EXERCISE REQUIREMENTS:
Which lines of the records contain "JSON"? Collect every one of them.

[START EXTRACTED MATERIAL]

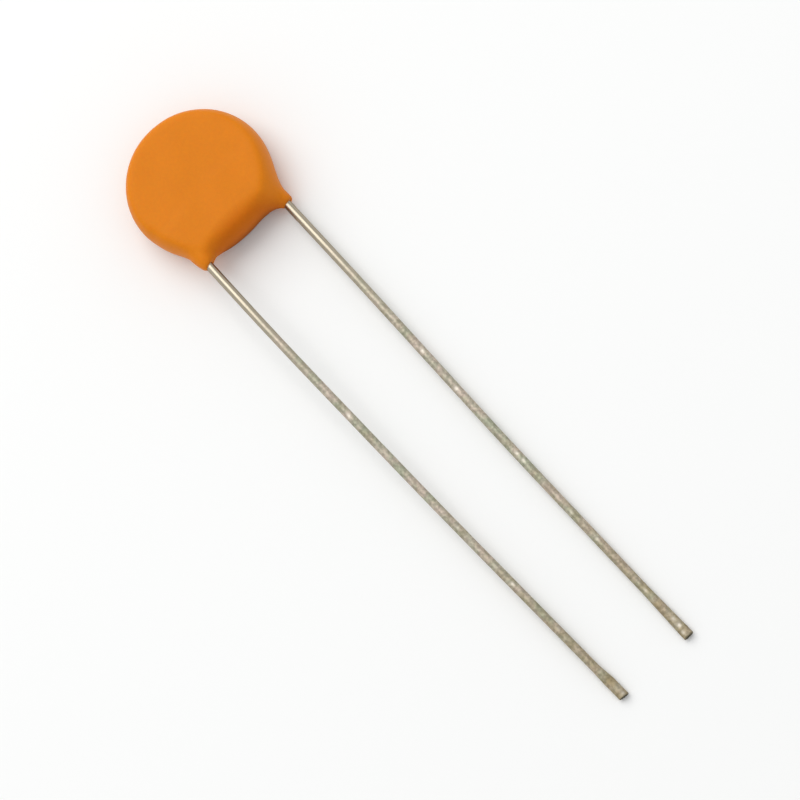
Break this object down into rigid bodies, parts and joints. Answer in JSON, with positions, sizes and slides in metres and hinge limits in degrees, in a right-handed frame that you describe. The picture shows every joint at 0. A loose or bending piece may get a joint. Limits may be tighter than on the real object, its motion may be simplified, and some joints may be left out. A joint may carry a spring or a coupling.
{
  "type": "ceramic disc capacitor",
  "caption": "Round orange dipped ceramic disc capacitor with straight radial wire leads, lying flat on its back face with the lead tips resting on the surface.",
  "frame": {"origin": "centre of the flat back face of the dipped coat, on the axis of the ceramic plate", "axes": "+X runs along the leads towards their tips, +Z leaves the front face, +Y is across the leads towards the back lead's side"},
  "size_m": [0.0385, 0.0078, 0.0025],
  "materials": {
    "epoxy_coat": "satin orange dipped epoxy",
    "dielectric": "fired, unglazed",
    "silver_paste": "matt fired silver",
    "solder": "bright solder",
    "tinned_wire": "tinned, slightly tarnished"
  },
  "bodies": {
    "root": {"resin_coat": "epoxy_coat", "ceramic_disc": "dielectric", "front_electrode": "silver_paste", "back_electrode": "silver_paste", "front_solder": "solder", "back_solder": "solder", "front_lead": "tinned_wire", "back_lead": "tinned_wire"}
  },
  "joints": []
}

[END EXTRACTED MATERIAL]
[START EXTRACTED MATERIAL]

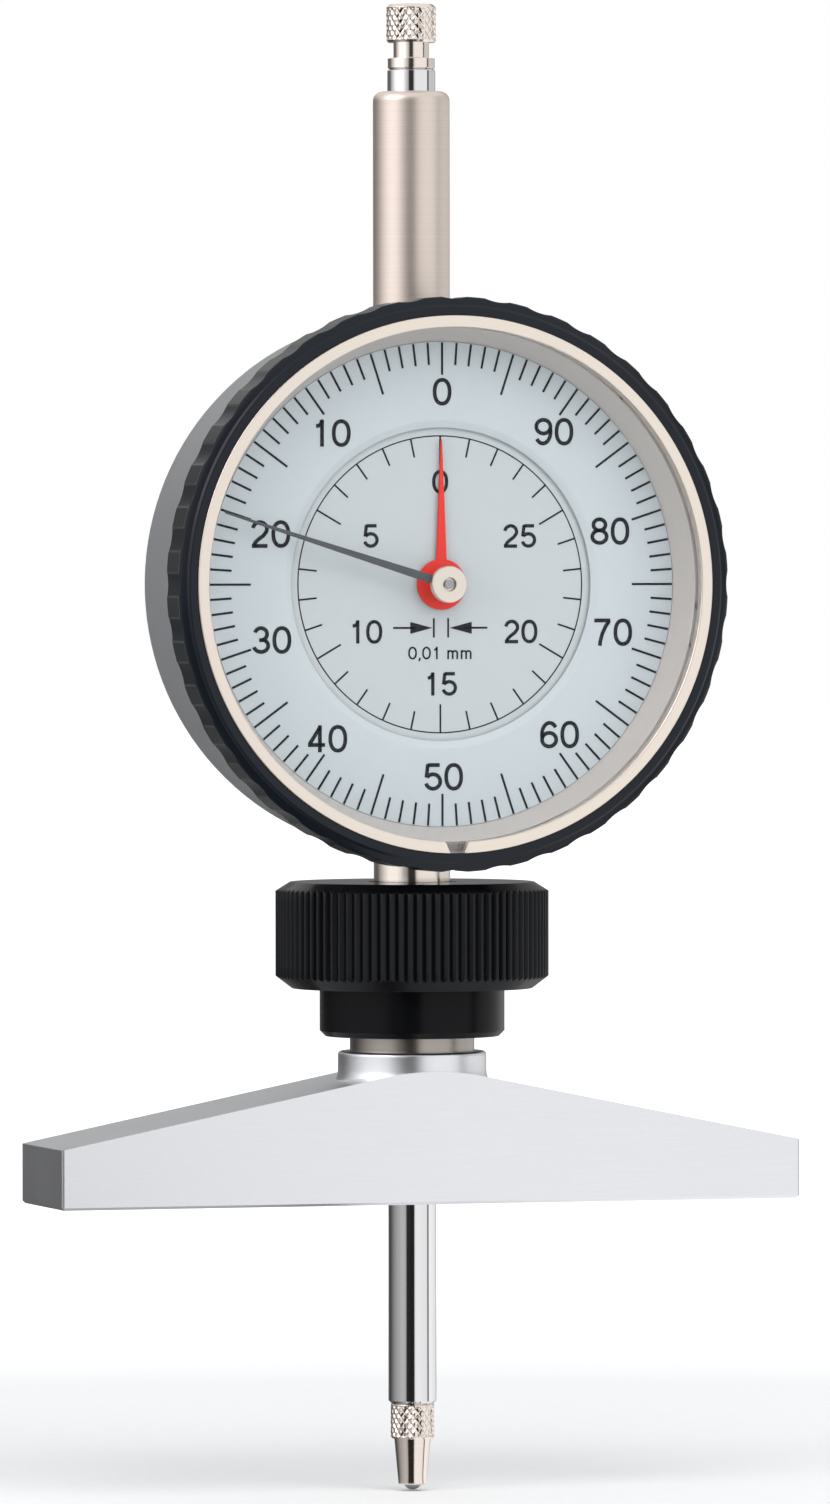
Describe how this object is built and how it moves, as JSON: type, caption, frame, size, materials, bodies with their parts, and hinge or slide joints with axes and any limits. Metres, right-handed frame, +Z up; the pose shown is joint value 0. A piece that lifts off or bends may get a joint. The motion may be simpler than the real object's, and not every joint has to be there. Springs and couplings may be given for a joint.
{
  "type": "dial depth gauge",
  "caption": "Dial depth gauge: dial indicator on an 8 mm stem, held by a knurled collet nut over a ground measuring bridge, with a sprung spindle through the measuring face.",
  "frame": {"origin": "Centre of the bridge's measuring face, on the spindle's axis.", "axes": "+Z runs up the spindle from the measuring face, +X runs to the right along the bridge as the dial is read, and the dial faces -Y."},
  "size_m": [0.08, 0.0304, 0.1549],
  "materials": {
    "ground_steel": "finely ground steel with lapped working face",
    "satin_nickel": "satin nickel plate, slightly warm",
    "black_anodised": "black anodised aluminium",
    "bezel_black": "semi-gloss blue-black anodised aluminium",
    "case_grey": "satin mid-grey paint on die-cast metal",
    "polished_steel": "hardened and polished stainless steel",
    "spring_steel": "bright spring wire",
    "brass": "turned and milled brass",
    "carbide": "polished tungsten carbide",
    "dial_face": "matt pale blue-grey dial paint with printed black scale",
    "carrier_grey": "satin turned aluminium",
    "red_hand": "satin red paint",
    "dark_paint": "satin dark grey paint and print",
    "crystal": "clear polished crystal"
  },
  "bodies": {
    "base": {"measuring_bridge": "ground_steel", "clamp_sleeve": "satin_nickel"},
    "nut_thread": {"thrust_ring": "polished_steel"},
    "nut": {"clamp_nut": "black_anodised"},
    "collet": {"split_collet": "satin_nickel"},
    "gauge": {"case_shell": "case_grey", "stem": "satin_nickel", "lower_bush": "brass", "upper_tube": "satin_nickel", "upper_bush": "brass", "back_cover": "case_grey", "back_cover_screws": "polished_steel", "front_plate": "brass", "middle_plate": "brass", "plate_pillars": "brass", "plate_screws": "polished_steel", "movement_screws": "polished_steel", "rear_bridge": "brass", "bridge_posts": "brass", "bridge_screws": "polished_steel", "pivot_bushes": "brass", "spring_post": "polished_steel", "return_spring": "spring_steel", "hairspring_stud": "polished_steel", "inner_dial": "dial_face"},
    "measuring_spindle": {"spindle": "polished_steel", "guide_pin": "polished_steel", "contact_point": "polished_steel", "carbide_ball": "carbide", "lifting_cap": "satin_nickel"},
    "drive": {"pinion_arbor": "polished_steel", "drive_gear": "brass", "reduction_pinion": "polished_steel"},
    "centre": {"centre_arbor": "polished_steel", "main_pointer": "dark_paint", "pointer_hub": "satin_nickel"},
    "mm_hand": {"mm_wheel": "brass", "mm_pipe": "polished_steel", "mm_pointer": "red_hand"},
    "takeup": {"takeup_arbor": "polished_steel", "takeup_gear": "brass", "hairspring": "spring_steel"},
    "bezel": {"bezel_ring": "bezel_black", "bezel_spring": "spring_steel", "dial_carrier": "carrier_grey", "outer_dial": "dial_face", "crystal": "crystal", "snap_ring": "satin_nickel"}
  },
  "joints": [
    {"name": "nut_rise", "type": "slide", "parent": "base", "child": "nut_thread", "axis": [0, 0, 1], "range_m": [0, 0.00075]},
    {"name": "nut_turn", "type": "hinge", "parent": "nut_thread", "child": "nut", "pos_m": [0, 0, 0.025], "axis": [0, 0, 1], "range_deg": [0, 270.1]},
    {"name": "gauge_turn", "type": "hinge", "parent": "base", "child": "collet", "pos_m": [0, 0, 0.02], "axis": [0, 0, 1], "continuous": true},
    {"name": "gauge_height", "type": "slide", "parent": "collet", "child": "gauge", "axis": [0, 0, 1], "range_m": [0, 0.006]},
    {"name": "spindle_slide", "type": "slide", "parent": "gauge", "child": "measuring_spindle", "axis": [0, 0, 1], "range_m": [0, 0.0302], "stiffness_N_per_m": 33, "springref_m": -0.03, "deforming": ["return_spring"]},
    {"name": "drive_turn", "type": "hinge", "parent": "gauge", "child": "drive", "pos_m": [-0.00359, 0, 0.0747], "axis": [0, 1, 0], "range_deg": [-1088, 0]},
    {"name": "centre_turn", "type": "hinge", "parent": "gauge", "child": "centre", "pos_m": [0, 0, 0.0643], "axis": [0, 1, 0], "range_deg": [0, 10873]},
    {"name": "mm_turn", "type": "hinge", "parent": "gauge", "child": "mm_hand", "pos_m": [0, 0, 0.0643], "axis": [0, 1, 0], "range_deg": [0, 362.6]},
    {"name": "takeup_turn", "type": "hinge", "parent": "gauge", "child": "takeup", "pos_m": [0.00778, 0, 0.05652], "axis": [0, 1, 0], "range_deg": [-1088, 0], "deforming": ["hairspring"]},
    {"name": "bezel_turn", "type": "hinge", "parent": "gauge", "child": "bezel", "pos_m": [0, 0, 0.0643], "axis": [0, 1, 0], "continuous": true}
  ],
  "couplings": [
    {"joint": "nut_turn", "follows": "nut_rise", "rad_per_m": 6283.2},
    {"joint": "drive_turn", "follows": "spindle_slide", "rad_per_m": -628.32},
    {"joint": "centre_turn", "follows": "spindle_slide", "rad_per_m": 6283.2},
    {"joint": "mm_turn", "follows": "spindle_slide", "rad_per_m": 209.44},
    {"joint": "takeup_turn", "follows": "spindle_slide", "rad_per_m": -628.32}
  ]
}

[END EXTRACTED MATERIAL]
[START EXTRACTED MATERIAL]

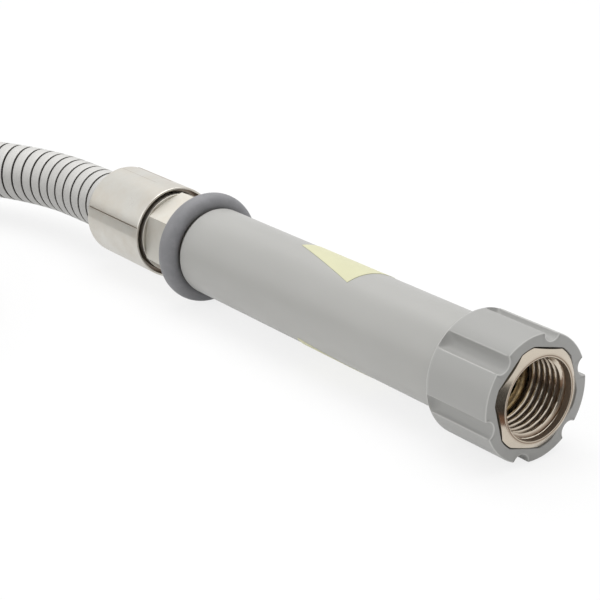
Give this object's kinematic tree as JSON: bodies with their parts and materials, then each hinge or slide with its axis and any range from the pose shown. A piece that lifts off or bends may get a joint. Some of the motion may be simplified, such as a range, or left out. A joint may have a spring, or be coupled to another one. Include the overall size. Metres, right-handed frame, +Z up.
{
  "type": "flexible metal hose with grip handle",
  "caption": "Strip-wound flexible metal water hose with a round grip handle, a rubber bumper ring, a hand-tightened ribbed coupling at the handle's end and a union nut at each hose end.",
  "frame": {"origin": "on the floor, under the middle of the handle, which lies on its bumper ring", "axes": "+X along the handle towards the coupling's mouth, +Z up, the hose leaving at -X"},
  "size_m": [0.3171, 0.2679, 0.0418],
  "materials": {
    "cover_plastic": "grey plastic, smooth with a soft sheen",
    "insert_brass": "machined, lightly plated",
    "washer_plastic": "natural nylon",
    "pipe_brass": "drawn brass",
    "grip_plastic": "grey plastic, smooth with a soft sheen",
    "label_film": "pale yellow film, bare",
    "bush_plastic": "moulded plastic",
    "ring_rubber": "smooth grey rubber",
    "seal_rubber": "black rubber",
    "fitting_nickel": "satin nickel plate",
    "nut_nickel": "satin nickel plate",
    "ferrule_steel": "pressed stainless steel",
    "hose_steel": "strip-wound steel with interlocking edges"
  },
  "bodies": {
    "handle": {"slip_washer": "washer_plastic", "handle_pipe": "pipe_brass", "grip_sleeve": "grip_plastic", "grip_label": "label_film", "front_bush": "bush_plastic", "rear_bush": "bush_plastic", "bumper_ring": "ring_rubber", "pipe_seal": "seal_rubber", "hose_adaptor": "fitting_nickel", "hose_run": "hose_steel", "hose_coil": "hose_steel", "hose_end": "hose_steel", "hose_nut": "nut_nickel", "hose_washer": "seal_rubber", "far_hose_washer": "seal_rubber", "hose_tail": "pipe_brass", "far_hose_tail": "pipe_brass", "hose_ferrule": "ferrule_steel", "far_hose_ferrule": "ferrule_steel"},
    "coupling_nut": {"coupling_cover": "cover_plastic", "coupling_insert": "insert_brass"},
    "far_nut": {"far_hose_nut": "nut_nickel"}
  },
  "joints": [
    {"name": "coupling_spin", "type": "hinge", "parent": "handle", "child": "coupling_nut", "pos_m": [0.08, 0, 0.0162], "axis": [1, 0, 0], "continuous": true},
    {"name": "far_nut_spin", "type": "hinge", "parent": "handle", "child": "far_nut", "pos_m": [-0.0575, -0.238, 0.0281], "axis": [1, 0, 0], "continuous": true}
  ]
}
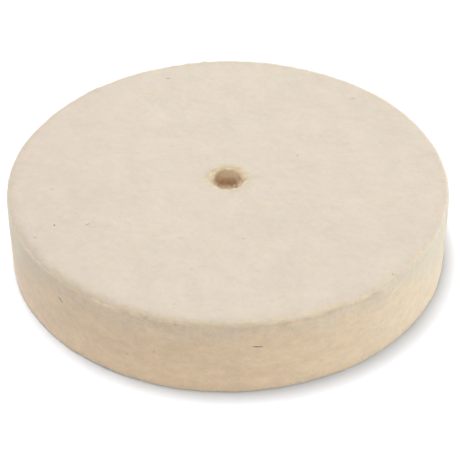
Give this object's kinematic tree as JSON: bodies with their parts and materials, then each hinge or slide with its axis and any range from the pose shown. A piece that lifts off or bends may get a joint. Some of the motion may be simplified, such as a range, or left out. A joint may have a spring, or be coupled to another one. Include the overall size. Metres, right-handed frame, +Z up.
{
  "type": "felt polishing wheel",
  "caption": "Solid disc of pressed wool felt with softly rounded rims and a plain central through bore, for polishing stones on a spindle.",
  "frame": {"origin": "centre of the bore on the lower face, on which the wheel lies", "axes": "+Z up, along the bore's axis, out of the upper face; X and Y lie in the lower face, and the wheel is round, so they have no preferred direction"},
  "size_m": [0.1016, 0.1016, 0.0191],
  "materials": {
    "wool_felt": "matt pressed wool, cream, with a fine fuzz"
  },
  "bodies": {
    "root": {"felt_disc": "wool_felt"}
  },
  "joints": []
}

[END EXTRACTED MATERIAL]

THE ANSWER:
Break this object down into rigid bodies, parts and joints. Answer in JSON, with positions, sizes and slides in metres and hinge limits in degrees, in a right-handed frame that you describe. The picture shows every joint at 0. A loose or bending piece may get a joint. Limits may be tighter than on the real object, its motion may be simplified, and some joints may be left out. A joint may carry a spring or a coupling.
Describe how this object is built and how it moves, as JSON: type, caption, frame, size, materials, bodies with their parts, and hinge or slide joints with axes and any limits. Metres, right-handed frame, +Z up; the pose shown is joint value 0. A piece that lifts off or bends may get a joint. The motion may be simpler than the real object's, and not every joint has to be there. Springs and couplings may be given for a joint.
Give this object's kinematic tree as JSON: bodies with their parts and materials, then each hinge or slide with its axis and any range from the pose shown. A piece that lifts off or bends may get a joint. Some of the motion may be simplified, such as a range, or left out. A joint may have a spring, or be coupled to another one. Include the overall size. Metres, right-handed frame, +Z up.
Give this object's kinematic tree as JSON: bodies with their parts and materials, then each hinge or slide with its axis and any range from the pose shown. A piece that lifts off or bends may get a joint. Some of the motion may be simplified, such as a range, or left out. A joint may have a spring, or be coupled to another one. Include the overall size. Metres, right-handed frame, +Z up.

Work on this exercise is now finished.